Freud in Civilization and Its Discontents described the battle within everyone between eros (the instinct to love) and the death wish (thanatos). While we need not be beholden to Freud’s precise reading of the death wish, it may be said that, in a peculiar way, Gandhi did not mind being killed. By this I do not merely mean what most who are familiar with Gandhi’s life will at once infer, namely that he often spoke in the last few years of his life, and particularly in the aftermath of the partition killings, of having lost the desire to live. He had a premonition of his own death; and, yet, he had also said on more than one occasion that he wished to live until he was 125 years old.
I have in mind something quite different. Though there have been many compelling interpretations of his life, Gandhi has increasingly struck me as someone who felt himself at sea in the world. Everyone has her or his own Gandhi: political activists, nudists, vegetarians, environmentalists, prohibitionists, civil resisters, and pacifists are only some among the dozens of constituencies that have claimed him as their own and sometimes even adopted him as their mascot. It is time for the homeless to claim him as their own, though we should first strive to unravel a few of the meanings of home and dispossession. We often make a home and dispossess others by our act. The home that we long for, when realized, suddenly loses all its attractions. Our home might come to burden or haunt us, creating other forms of dispossession. Our actual home may well be elsewhere than the home in which we live. We may be at home in not being at home at all, and the home that we call home may have no relation to the home that is in the heart. That home with which we draw a boundary to keep out others becomes more than a marker of territory, helping shape conceptions of the outside and the inside, the other and the self, the alien and the familiar. We may, like the reluctant exile, gain a political home and lose our cultural home. We may have several homes, and yet feel dispossessed; or we may have no home at all, and feel that the world is at our fingertips.
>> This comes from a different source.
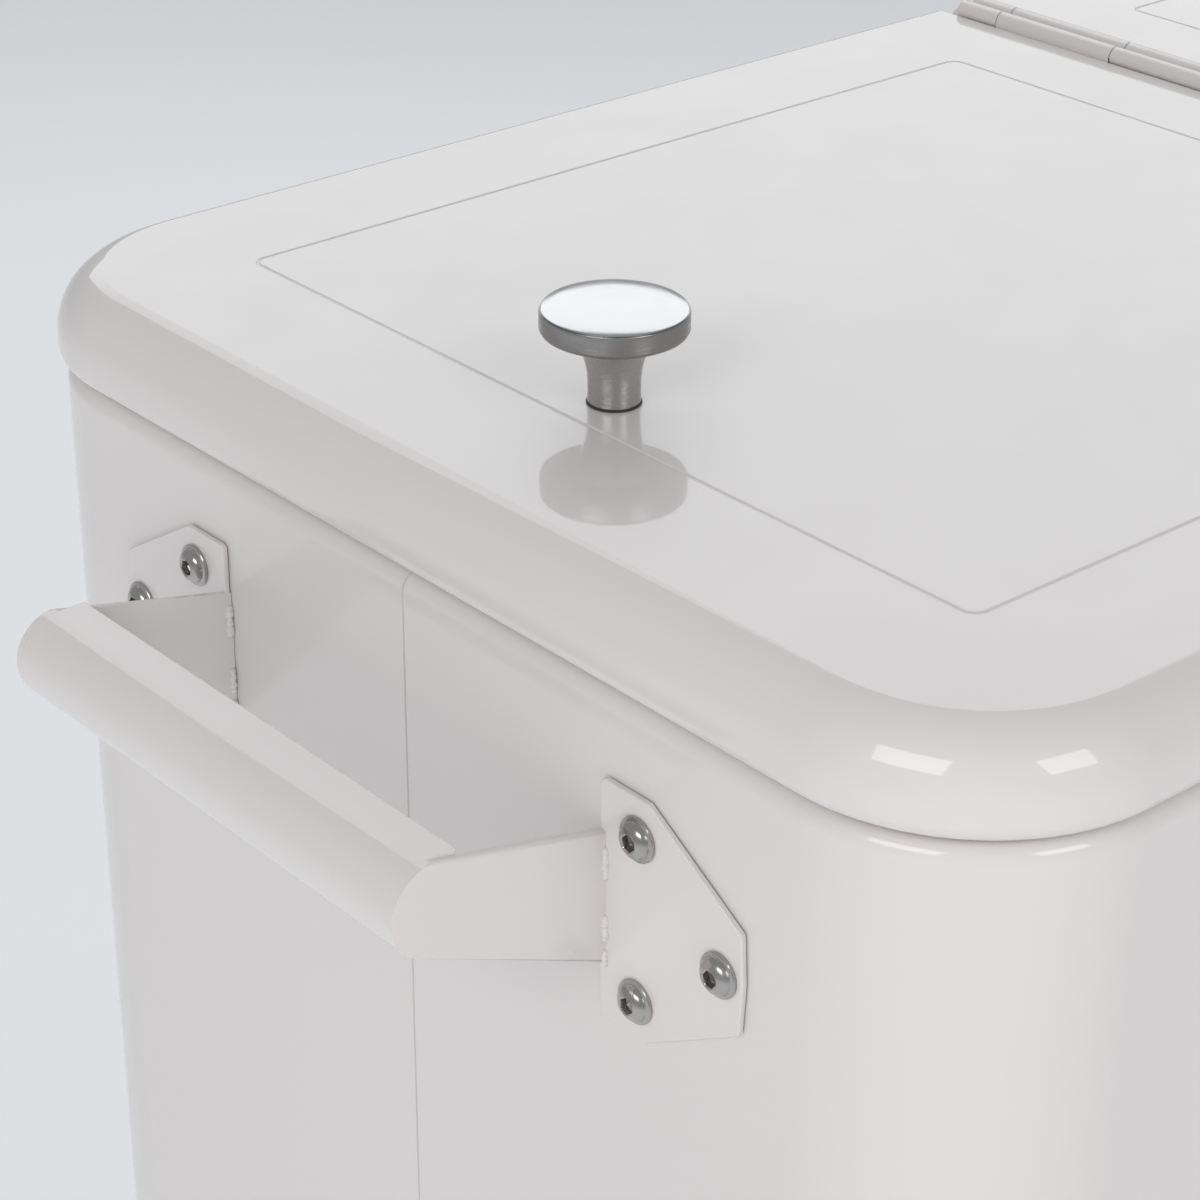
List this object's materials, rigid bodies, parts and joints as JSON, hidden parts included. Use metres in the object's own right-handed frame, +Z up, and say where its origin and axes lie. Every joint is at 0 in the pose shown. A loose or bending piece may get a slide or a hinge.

Gandhi’s life offers fleeting impressions of someone who, even as his feet were firmly planted on the ground, was curiously unmoored. For much the greater part of his adult life, Gandhi was bereft of a family home, sharing not even an extended family home that was overwhelmingly the norm in his lifetime. He shared his life not merely with Kasturba and their sons but with dozens and often hundreds of inmates in communes and ashrams, and was deeply resented by some members of his family for being insufficiently attentive to them and their needs. If, for instance, the notion of home implies the idea of a private sphere, Gandhi displayed not merely indifference to the idea of privacy but was inclined to see it as a species of secrecy and thus deception. It cannot be an accident that, having vowed not to return to Sabarmati Ashram until India had been delivered from the shackles of colonial rule, Gandhi went on the Dandi March and then drifted around, somewhat like a homeless man, for a few years until he settled upon Wardha in central India. In early April 1936, he set himself up in the desperately poor and mosquito-infested village of Segaon, which then had a population of less than 700. Segaon had the virtue only of being, it is said, the dead center of India, home to everything and nothing.

Gandhi in Noakhali, 1946: When No One Walks With You, Walk Alone.
Gandhi was beginning to feel homeless in the India that was taking shape even before partition tore apart his country and his heart alike. He was an early critic of what in post-World War II would begin to be called “development”; but he was also, and this is the greater irony, in view of his role as the chief architect of the Indian independence struggle, never at home with the idea of the nation-state. No nationalist was less invested in the nation-state that he had helped to forge. That is one of the measures of his greatness and of his distinct mode of being (at home) in the world. Gandhi had once appealed to Ambedkar to put aside their differences and work him in the interest of the country, and Ambedkar famously replied, “Mahatmaji, I have no country.” Little could Ambedkar have known that Gandhi would just become his statues. We can in any case think of their exchange as the most extraordinary recorded conversation between two homeless men.
[This is a slightly revised version of a piece published in the print and online editions of the Indian Express on 30 January 1948; in the print edition, the piece appears on p. 1; the online version is here: http://indianexpress.com/article/opinion/columns/mahatma-gandhi-jayanti-father-of-the-nation-5044076/]
[The online version of the piece as it appears in the Indian Express of course invites comments from readers. One reader remarked that, in highlighting the fact that Nathuram was a Chitpavan Brahmin, I was clearly displaying my prejudice against Hindus. This is not even remotely the case, though the culture of trolling has now made it far too easy for people to engage in slander, cant, and humbug. It is not unimportant that Nathuram Godse came from a Chitpavan Brahmin background: not only were there other attempts on Gandhi’s life by Chitpavan Brahmins, but the community as a whole felt especially aggrieved at the loss of its power as a consequence of British rule. Having a Gujarati bania such as Gandhi at the helm of power was not calculated to make Chitpavans, who bemoaned the loss of their masculinity, feel emboldened as the sun began to set on British rule in India. But an extended commentary on all this is scarcely necessary, since Ashis Nandy’s “Final Encounter: On the Politics of the Assassination of Gandhi”, offers a complex and brilliant interpretation of the sources of Chitpavan Brahmin anxiety about Gandhi. Another reader, quite predictably, counsels that my piece may be ignored since it stems from the pen of a Non-Resident Indian. Gandhi himself spent over 20 years in South Africa, and I suppose that some nationalist Hindus are still inclined to take the view that Gandhi remained a foreigner to India.]